La Tigresa en ese momento estaba en uno de sus momentos de mayor popularidad, sus películas eran transmitidas en todos los cines y sus canciones se escuchaban en todas las radios del país. Éxito que mantuvo en la década siguiente y al que sumó su presencia en el teatro, en la que mostró su veta disruptiva, pues comenzó con una obra titulada Lucrecia Borgia en la que se desnudaba —cuando se presentó en Ciudad Juárez algunos panistas se presentaron en el teatro a lanzar piedras acusándola de inmoral—. Fue en esta década, en 1973, en la que adquirió el histórico teatro de la calle Donceles, al que rebautizó con el nombre con el que es conocido hasta el día de hoy: Teatro Fru Fru. Ahí, en 1984, Irma junto con Nancy Cárdenas —escritora y una de las primeras activistas de los derechos de las personas de la diversidad sexo-genérica, la primera que en televisión abierta en 1973 salió del closet— hicieron el drama musical El pozo de la soledad, basándose en la novela homónima de Radclyffe Hall, en la que mostraban una relación lésbica en escena (entre Cárdenas y Serrano).
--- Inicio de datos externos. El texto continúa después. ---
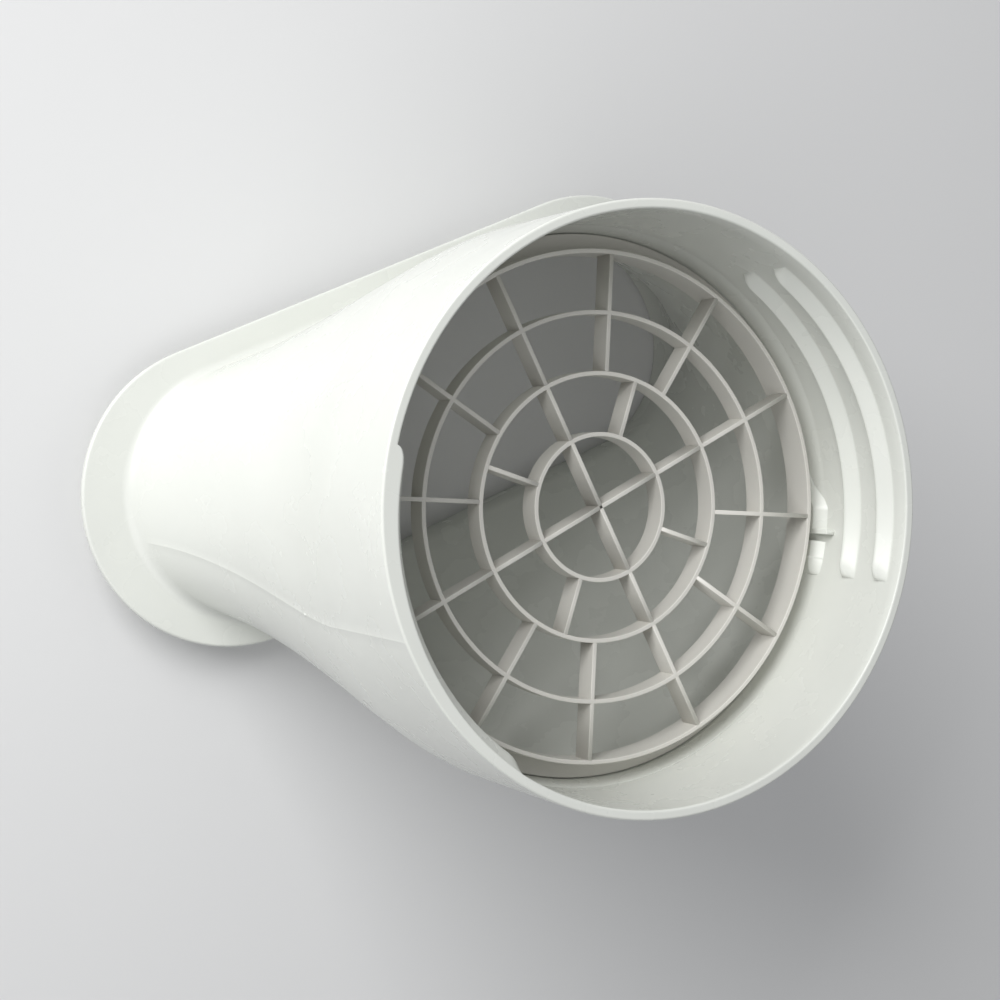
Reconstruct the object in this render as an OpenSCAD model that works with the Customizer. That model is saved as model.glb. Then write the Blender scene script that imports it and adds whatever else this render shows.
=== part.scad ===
// Hose nozzle for a window vent panel. A round hose socket runs down through an offset duct
// to a long oval outlet with a flange, and a guard grille sits on a ledge inside the socket.
// Millimetres. +Z is the socket's axis, pointing out of its mouth, z = 0 is the outlet's end,
// and X runs along the flange. The outlet lies towards -Y.

/* [Hose socket] */
// Bore of the hose socket
socket_d = 150.8; // [140:0.2:160]
// Wall of the round collar
collar_wall = 2.6; // [2:0.1:4]
// Bevel on both edges of the rim
rim_bevel = 0.6; // [0.2:0.1:1]
// Depth of the grille's front below the rim
grille_drop = 33.5; // [28:0.5:45]

/* [Thread ribs] */
// Distance that the hose thread runs along the axis in one turn
thread_pitch = 14.2; // [12:0.1:18]
// Depth of the first rib's crest below the rim, at the middle of the rib
thread_start = 2.9; // [2.5:0.1:5]
// Angle that each rib covers
rib_span = 73; // [40:1:90]
// Direction of the middle of the first rib
rib_angle = -2; // [-45:1:45]
// Height of a rib above the bore
rib_height = 2.8; // [1.5:0.1:3.4]
// Run of a rib's sloping side along the axis
rib_slope = 4; // [2:0.1:5]
// Flat on a rib's crest
rib_land = 0.8; // [0.4:0.1:1.5]
// Run of a rib's steep side along the axis
rib_under = 1.2; // [0.4:0.1:2]
// Length over which a rib's ends round off
rib_end = 5; // [2:0.5:10]

/* [Grille seat] */
// Step in from the bore to the recess that holds the grille's foot
seat_step = 1.4; // [0.6:0.1:2]
// Height of the sloping lead-in above the recess
seat_lead = 5.5; // [2:0.5:7]
// Width of the ledge under the grille's foot
ledge_w = 4.4; // [3:0.1:6]
// Thickness of the ledge
ledge_t = 2; // [1.5:0.1:4]
// Gap round the grille's foot
foot_gap = 0.3; // [0.2:0.05:0.6]

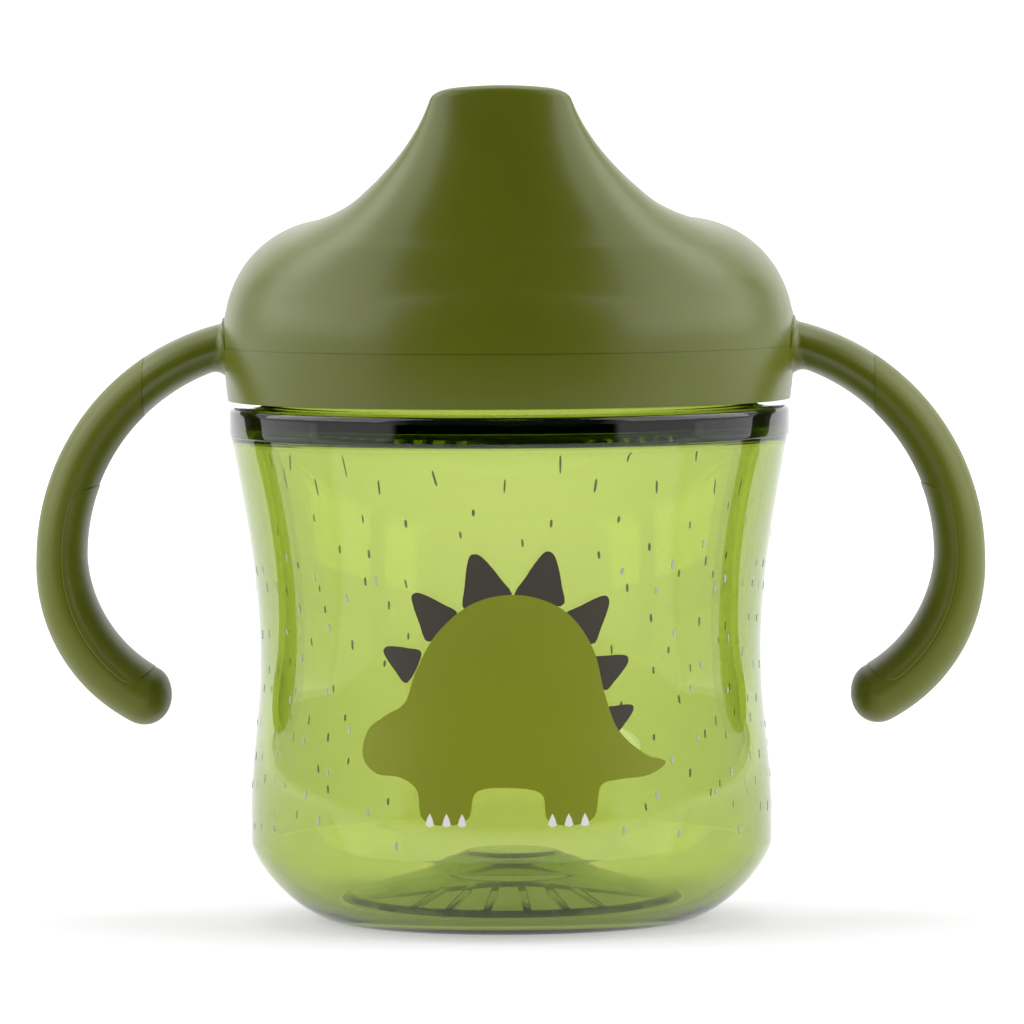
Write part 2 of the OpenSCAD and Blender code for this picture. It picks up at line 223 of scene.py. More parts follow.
def rounded(points, radii, n=6):
    """A chain of points whose inner corners are rounded with the given radii."""
    out = [list(points[0])]
    for i in range(1, len(points) - 1):
        p = np.array(points[i], float)
        u, v = np.array(points[i - 1]) - p, np.array(points[i + 1]) - p
        r = min(radii[i - 1], 0.45 * np.linalg.norm(u), 0.45 * np.linalg.norm(v))
        a, b = p + r * u / np.linalg.norm(u), p + r * v / np.linalg.norm(v)
        out += [(((1 - t) ** 2) * a + 2 * t * (1 - t) * p + t * t * b).tolist() for t in np.linspace(0, 1, n)]
    return out + [list(points[-1])]


def smooth_min(a, b, k):
    """The lower of a and b, blended where they differ by less than k."""
    h = np.maximum(k - np.abs(a - b), 0) / k
    return np.minimum(a, b) - h * h * k / 4


def smooth_max(a, b, k):
    return -smooth_min(-a, -b, k)


def smooth_step(x):
    x = np.clip(x, 0, 1)
    return x * x * (3 - 2 * x)


# ---------------------------------------------------------------- cup


def side_wall(inset, n=1):
    """Points up the cup's side, averaged over a few millimetres so that nothing seen through it jumps."""
    low, waist, top = [BULGE_R, BULGE_Z], [WAIST_R, WAIST_Z], [SHOULDER_R, FLANGE_Z - 1]
    top_pull, run_on = 1.6, 8
    rough = np.array(
        [[BULGE_R, CORNER_H - run_on], low]
        + bezier(low, [low[0], BULGE_Z + 7], [waist[0], WAIST_Z - 7], waist, 60)
        + bezier(waist, [waist[0], WAIST_Z + 12], [top[0] - top_pull, top[1] - 9], top, 60)
        + [[top[0] + run_on * top_pull / 9, top[1] + run_on]])
    reach, spread_mm = 6, 2.2
    offsets = np.linspace(-reach, reach, 49)
    weights = np.exp(-offsets**2 / (2 * spread_mm**2))
    z = np.linspace(CORNER_H + 0.8, FLANGE_Z - 1, 60 * n)
    r = sum(w * np.interp(z + d, rough[:, 1], rough[:, 0]) for w, d in zip(weights, offsets)) / weights.sum()
    return np.stack([r - inset, z], -1).tolist()


def wall_radius(z):
    """Outer radius of the cup's side at height z."""
    wall = np.array(side_wall(0, 3))
    return np.interp(z, wall[:, 1], wall[:, 0])


def base_corner(foot, inset, n):
    """Points of the base corner, from foot (radius, height) up to the side."""
    a = np.linspace(0, math.pi / 2, n)
    across = (BULGE_R - inset - foot[0]) * np.sin(a) ** (2 / CORNER_POWER)
    down = (CORNER_H - foot[1]) * np.cos(a) ** (2 / CORNER_POWER)
    return np.stack([foot[0] + across, CORNER_H - down], -1).tolist()


def cup_outside():
    """Points from the edge of the foot up the side, over the flange and up the neck to the lip."""
    low, high, root, lip = 0.25, 0.9, 0.5, LIP_ROUND
    outside = base_corner((REST_R, 0), 0, 30)[1:] + side_wall(0, 2)
    outside += arc([FLANGE_R - low, FLANGE_Z + low], low, low, -90, 0, 4)
    outside += line([FLANGE_R, FLANGE_Z + low], [FLANGE_R, FLANGE_TOP - high], 6)
    outside += arc([FLANGE_R - high, FLANGE_TOP - high], high, high, 0, 90, 9)
    outside += line([FLANGE_R - high, FLANGE_TOP], [NECK_R + root, FLANGE_TOP], 3)
    outside += arc([NECK_R + root, FLANGE_TOP + root], root, root, -90, -180, 5)
    outside += line([NECK_R, FLANGE_TOP + root], [NECK_R, NECK_TOP - lip], 46)
    return outside + arc([NECK_R - lip, NECK_TOP - lip], lip, lip, 0, 90, 7)


def cup_inside():
    """Points from the lip down the inside, over the corner and up the floor's cone and boss to the axis."""
    inside = arc([NECK_IN + LIP_ROUND, NECK_TOP - LIP_ROUND], LIP_ROUND, LIP_ROUND, 90, 180, 7)
    wall = SHOULDER_R - CUP_WALL
    inside += rounded([inside[-1], [NECK_IN, FLANGE_TOP - 0.45], [wall + 0.17, FLANGE_Z + 0.1],
                       [wall - 0.04, FLANGE_Z - 1.2]], [0.4, 0.3])[1:-1]
    inside += side_wall(CUP_WALL)[::-1] + base_corner((REST_R, FLOOR_T), CUP_WALL, 26)[::-1][:-1]
    return inside + rounded([
        inside[-1], [RECESS_R + 1.5, FLOOR_T], [RECESS_R + 0.6, RECESS_H + FLOOR_T],
        [BOSS_FOOT_R, BOSS_FOOT_Z + FLOOR_T], [BOSS_TOP_R, BOSS_FOOT_Z + FLOOR_T + BOSS_H],
        [0, BOSS_FOOT_Z + FLOOR_T + BOSS_H]], [0.7, 0.5, 0.6, 0.4])[1:]


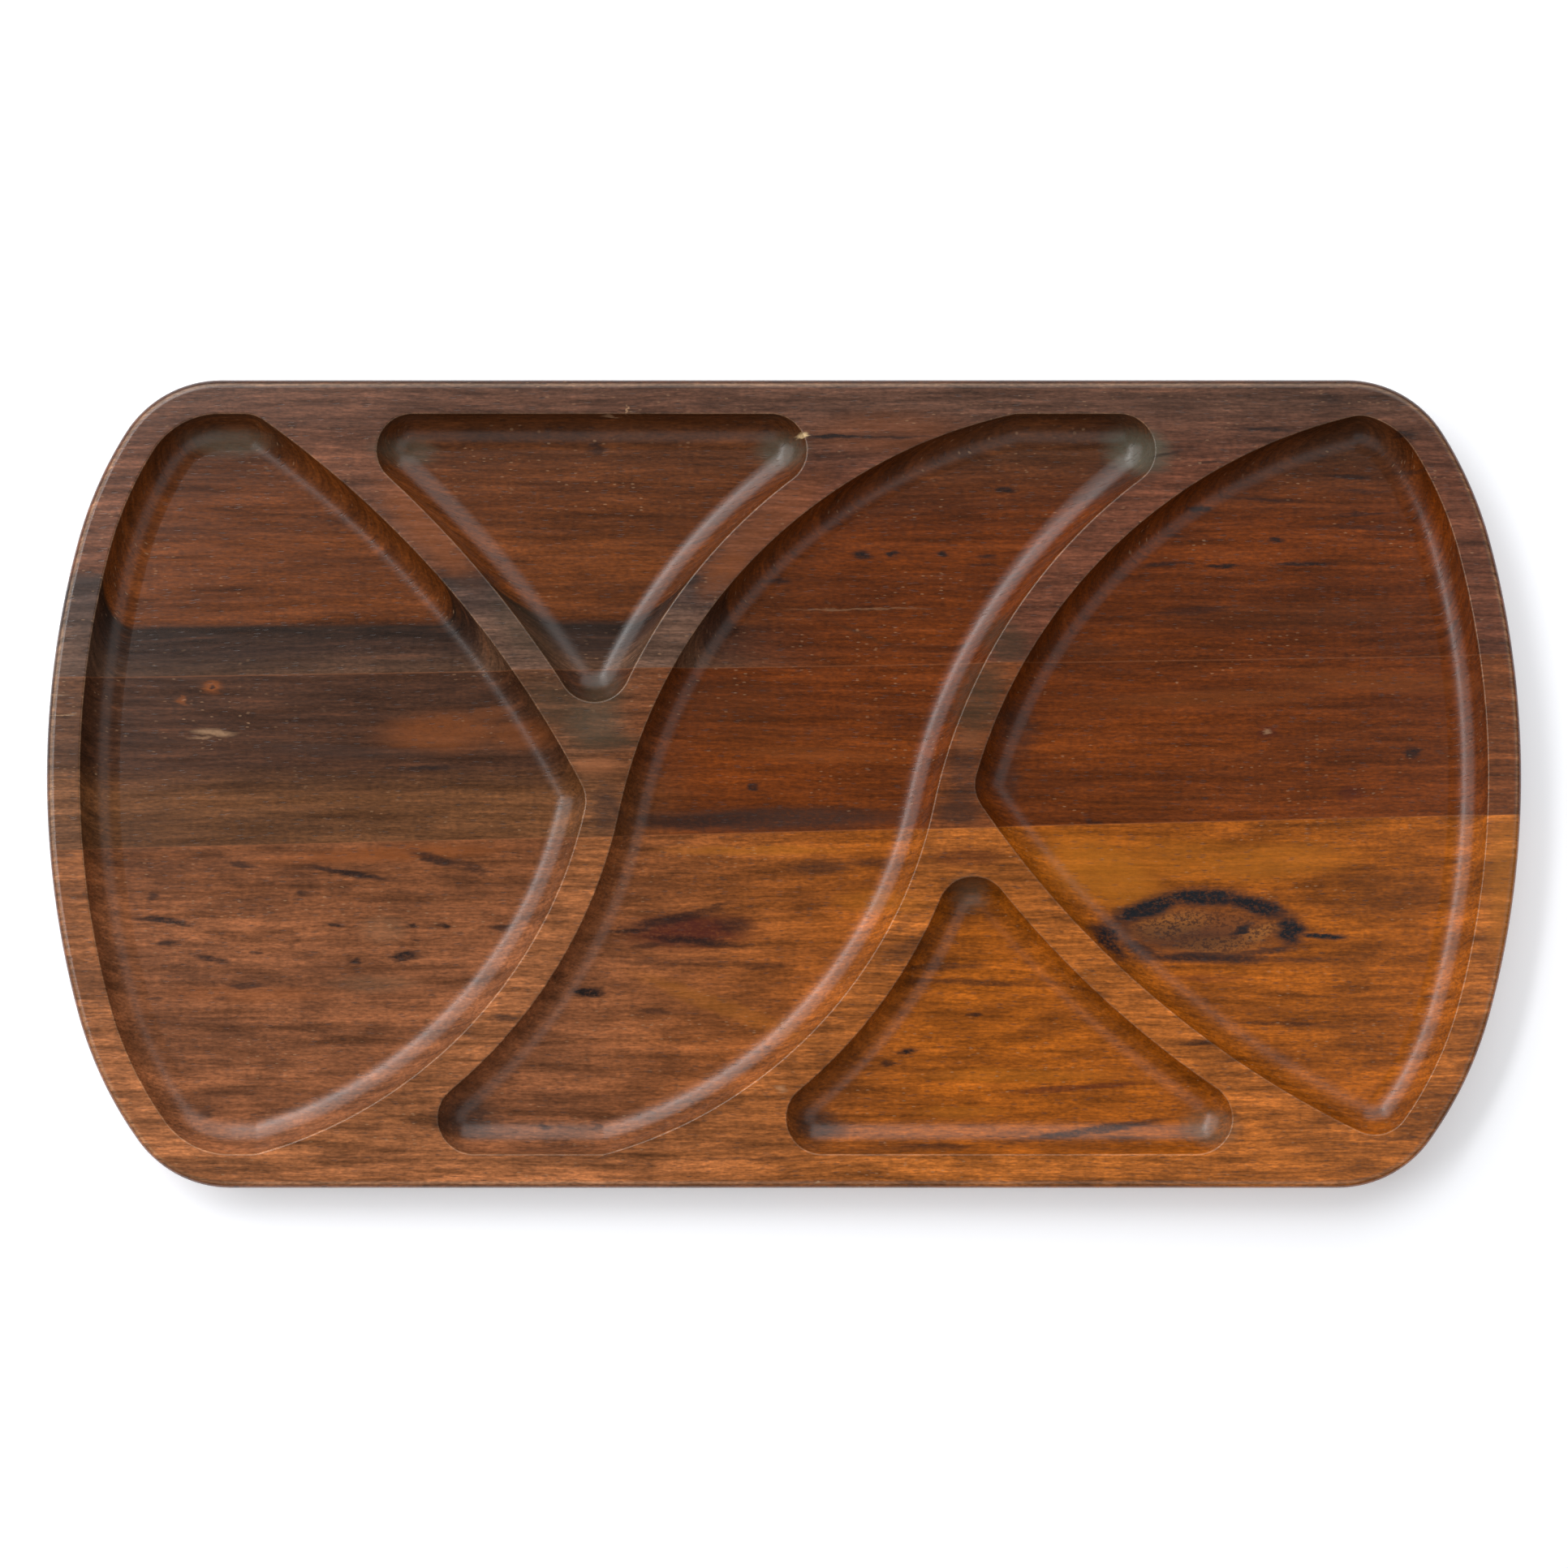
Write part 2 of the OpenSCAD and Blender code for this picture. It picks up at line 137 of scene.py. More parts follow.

En la última década del siglo XX Serrano incursionó directamente en política, llegando a ser diputada federal y senadora de 1994 a 2000. En ese periodo se caracterizó por su beligerancia en tribuna y enfrentamiento a diversas figuras como a Carlos Salinas de Gortari. Es en esa época cuando respalda a Andrés Manuel López Obrador en su candidatura a la gubernatura de Tabasco en 1994.
En la década del 2000 protagonizó varios escándalos, a los que ella años más tarde en una entrevista calificó de puntadas, sobre su vida privada y sus relaciones con hombres mucho más jóvenes que ella o con el embarazo que no llegó a término.
Con una mirada penetrante, tanto que sus ojos enmarcados en gruesas pestañas y sus cejas arqueadas con el lunar casi en medio de ellas está presente en las portadas de sus libros (A calzón amarrado, A calzón quitado, Sin pelos en la lengua y Una loca en la polaca), Irma Serrano, la Tigresa, es al mismo tiempo una rara avis de la política y la farándula mexicanas, como una figura que condensó a lo largo de su vida las luces y las sombras de esas dos esferas de la vida pública de nuestro país.